Noel membantah tuduhan pemerasan dalam pengurusan sertifikat keselamatan dan kesehatan kerja (K3). Ia menduga adanya upaya untuk mencoreng namanya dengan narasi pemerasan tersebut.
“Kasus saya bukan kasus pemerasan, agar narasi di luar tidak menjadi narasi yang kotor memberatkan saya,” tegasnya. Pernyataan Noel ini perlu dilihat secara kritis mengingat bukti-bukti yang dimiliki KPK.
Detail Kasus Dugaan Korupsi di Kementerian Ketenagakerjaan
KPK menetapkan Noel sebagai tersangka dalam kasus dugaan korupsi berupa pemerasan dalam pengurusan sertifikat K3 di lingkungan Kementerian Ketenagakerjaan (Kemnaker). Selain Noel, delapan pejabat Kemnaker dan dua pihak swasta juga ditetapkan sebagai tersangka.
Mereka diduga melanggar Pasal 12 huruf (e) dan/atau Pasal 12B UU No. 31 Tahun 1999 tentang Pemberantasan Tindak Pidana Korupsi sebagaimana telah diubah dengan UU No. 20 Tahun 2001 jo Pasal 64 ayat (1) KUHP jo Pasal 55 ayat (1) ke-1 KUHP. Kasus ini menunjukkan kompleksitas masalah korupsi yang terjadi di pemerintahan dan perlu ditangani secara serius. Penegakan hukum yang tegas dan konsisten sangat dibutuhkan untuk memberikan efek jera. Permintaan amnesti Noel menjadi sorotan publik dan menguji komitmen pemerintah dalam pemberantasan korupsi.
Daftar tersangka lainnya meliputi: Irvan Bobby Mahendro, Gerry Aditya Herwanto Putra, Anitasari Kusumawati, Subhan, Fahrurozi, Hery Sutanto, Sekarsari Kartika Putri, Supriadi, Temurila, dan Miki Mahfud dari PT KEM Indonesia. Kasus ini menandakan masih adanya praktik korupsi yang merajalela di instansi pemerintahan.

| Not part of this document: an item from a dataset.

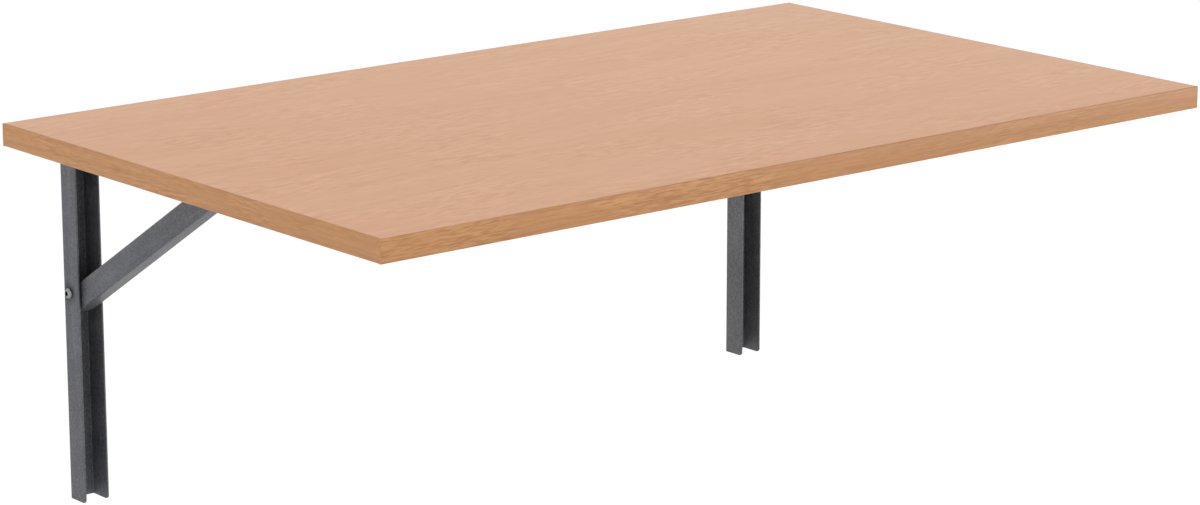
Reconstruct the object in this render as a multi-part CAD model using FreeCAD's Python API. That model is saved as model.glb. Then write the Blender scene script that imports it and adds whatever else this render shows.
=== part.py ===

Implikasi Politik dan Hukum Kasus Noel
Kasus ini memiliki implikasi politik dan hukum yang signifikan. Penolakan permintaan amnesti oleh Presiden Prabowo akan memperkuat citranya sebagai pemimpin yang anti-korupsi. Sebaliknya, pengabulan permintaan tersebut dapat menimbulkan kontroversi dan menurunkan kepercayaan publik terhadap pemerintahannya.
Proses hukum yang adil dan transparan sangat penting untuk memastikan keadilan ditegakkan. Publik berharap KPK dapat mengungkap seluruh fakta dan aktor yang terlibat dalam kasus ini agar dapat diproses sesuai dengan hukum yang berlaku. Kasus ini juga menggarisbawahi pentingnya reformasi birokrasi dan peningkatan pengawasan untuk mencegah terjadinya korupsi di masa mendatang.